ThreadSafe targets Java because the language is so popular – and thus vulnerable to exploits – and was created from scratch for developing concurrent software, Sannella explains.
ThreadSafe integrates into Eclipse and is intended to be run from time to time during the development process itself, perhaps before the program is finished. “It is a bit like a spell checker,” Sannella says. “Maybe developers could run it while they go and get a cup of tea.”
A typical ThreadSafe report would warn of a variable that’s inconsistently synchronized and could therefore have a race condition. (Placing a lock or synchronization is a way to prevent a race condition.)
“The tool tells the developer that sometimes a variable is being locked, and sometimes not. It flags possible problems,” Sannella says. From there, developers can see whether they forgot to lock the variable in a few places, and therefore need to change the code – or they may decide that it doesn’t matter.

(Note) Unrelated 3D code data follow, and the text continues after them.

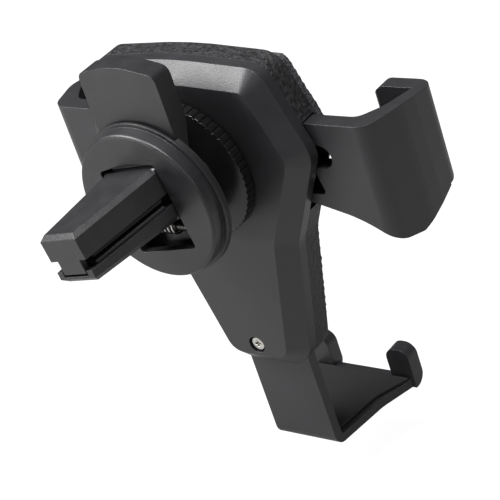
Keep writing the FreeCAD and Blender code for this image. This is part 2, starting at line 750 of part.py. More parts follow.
# One of the two arms: plate inside the housing, side wall and hook round the slab's edge
def arm(name, side):
    body = new_body(name)

    def across(corners):
        placed = [(side * corner[0],) + tuple(corner[1:]) for corner in corners]
        return placed if side > 0 else list(reversed(placed))

    hook_corner, turn_corner, plate_corner = liner_line()
    plan = [
        (s.arm_inner, arm_front),
        plate_corner + (3.0,),
        turn_corner + (s.arm_turn_radius,),
        hook_corner + (0.8,),
        (s.hook_tip, hook_inner_face, s.arm_edge_radius),
        (s.hook_tip, hook_front_face, s.arm_edge_radius),
        (arm_outer_face - 0.5, hook_front_face, s.arm_front_radius),
        (arm_outer_face, s.arm_belly_depth, s.arm_belly_radius),
        (arm_outer_face - 0.1, s.arm_turn_depth, s.arm_shoulder_radius),
        (arm_outer_face - 2.6, arm_rear, s.arm_rear_radius),
        (s.arm_inner, arm_rear),
    ]
    low = s.arm_low_point
    pad(body, name + "_plan", "XY", low, s.arm_top, [across(plan)])
    beyond = arm_outer_face + 2
    under_plate = [
        (s.arm_inner - 1, s.arm_bottom_inner),
        (s.arm_wave_inner, s.arm_bottom_inner, s.arm_wave_radius),
        (s.arm_wave_outer, s.arm_bottom_inner - s.arm_wave_drop, s.arm_wave_radius),
        (arm_outer_face, low + 0.4, s.arm_corner_radius),
        (beyond, low + 0.6),
        (beyond, low - 2),
        (s.arm_inner - 1, low - 2),
    ]
    cut(body, name + "_under", "XZ", hook_front_face - 1, arm_rear + 1, [across(under_plate)])
    level_cut = [
        (hook_front_face - 2, s.arm_front_low),
        (arm_front, low, s.arm_corner_radius),
        (arm_rear + 2, low),
        (arm_rear + 2, low - 2),
        (hook_front_face - 2, low - 2),
    ]
    wall_start, wall_end = (grip_half - 4, beyond) if side > 0 else (-beyond, -grip_half + 4)
    cut(body, name + "_wall_under", "YZ", wall_start, wall_end, [level_cut])
    top_cut = [
        (hook_front_face - 2, s.hook_top),
        (hook_front_face, s.hook_top, 8.0),
        (0.0, s.arm_top, 30.0),
        (arm_rear, s.arm_top),
        (arm_rear, s.arm_top + 2),
        (hook_front_face - 2, s.arm_top + 2),
    ]
    whole_start, whole_end = (s.hook_tip - 1, beyond) if side > 0 else (-beyond, -s.hook_tip + 1)
    cut(body, name + "_top_slope", "YZ", whole_start, whole_end, [top_cut])
    hook_shape = [
        (beyond, s.hook_top + 3),
        (arm_inner_face, s.hook_top + 3),
        (arm_inner_face, s.hook_top, 1.0),
        (s.hook_tip, s.hook_top, s.hook_corner_radius),
        (s.hook_tip, s.hook_bottom_tip, s.hook_corner_radius + 1),
        (arm_inner_face - 1, s.hook_bottom_outer + 0.4, 6.0),
        (beyond, s.hook_bottom_outer - 1.5),
    ]
    frame = rectangle(s.hook_tip - 3, beyond + 1, low - 3, s.arm_top + 4)
    cut(body, name + "_hook_shape", "XZ", hook_front_face - 1, hook_inner_face + 1,
        [across(frame), across(hook_shape)])
    half = s.guide_slot_width / 2
    guide = [
        (s.guide_slot_inner, s.guide_slot_height - half, half - 0.01),
        (s.guide_slot_outer, s.guide_slot_height - half, half - 0.01),
        (s.guide_slot_outer, s.guide_slot_height + half, half - 0.01),
        (s.guide_slot_inner, s.guide_slot_height + half, half - 0.01),
    ]
    window = [
        (s.light_window_inner, s.light_window_bottom, 0.8),
        (s.light_window_outer_bottom, s.light_window_bottom, 0.8),
        (s.light_window_outer_top, s.light_window_top, 0.8),
        (s.light_window_inner, s.light_window_top, 0.8),
    ]
    cut(body, name + "_slots", "XZ", arm_front - 1, arm_rear + 1, [across(guide), across(window)])
    cut(body, name + "_pin_hole", "XZ", arm_front - 1, arm_rear + 1,
        [(side * s.cam_pin_across, s.cam_pin_height, s.cam_pin_radius)])
    return body


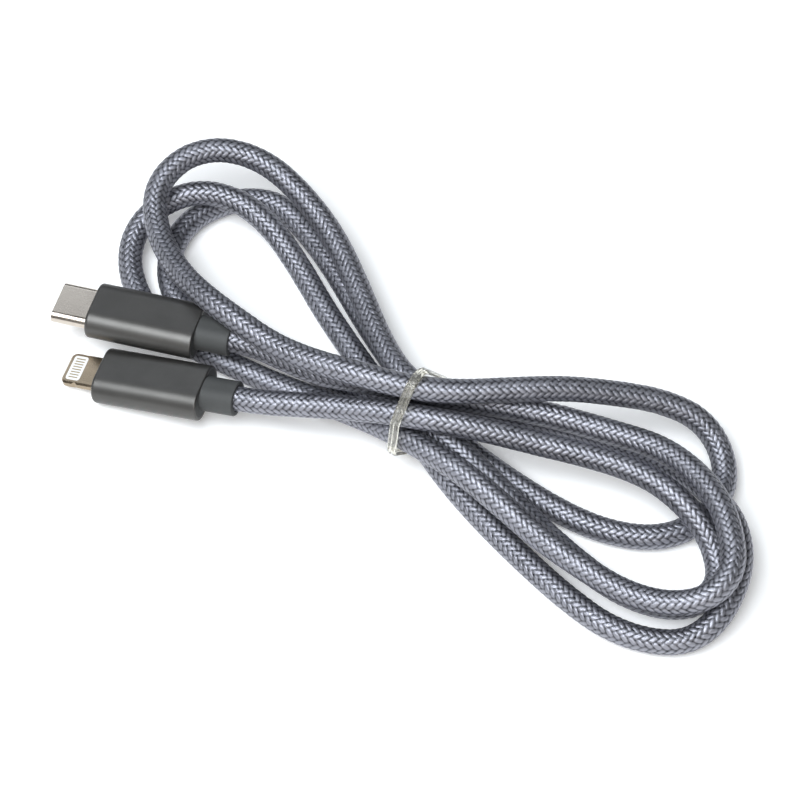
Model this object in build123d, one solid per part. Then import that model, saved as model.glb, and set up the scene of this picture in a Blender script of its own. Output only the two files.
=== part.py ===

Finding Bugs Doesn’t Matter If They Can’t Be Squashed
Despite the capability of static analysis tools to draw concurrency bugs and serious security vulnerabilities to developers’ attention during the development phase, their use is far less widespread than one might imagine. The reason isn’t cost considerations but, rather, because they can often highlight an unmanageable number of possible problems – hundreds or even thousands – that must then be analyzed, prioritized and fixed (if necessary). Among them are likely a proportion, perhaps 10 percent, which are false positives.
Veracode CTO Chris Wysopal estimates that only about 40 percent of developers use static analysis. “Even then, they are not using them on every build, so they are not getting the full benefit of them,” he says. “Only 10 percent are using them in a really effective way.”
That’s because static analysis tools are good at finding issues but not fixing them, which leads to a backlog of problems waiting to be fixed, Wysopal says. “The holy grail for static analysis is the ability for the tools to carry out automated fixing.”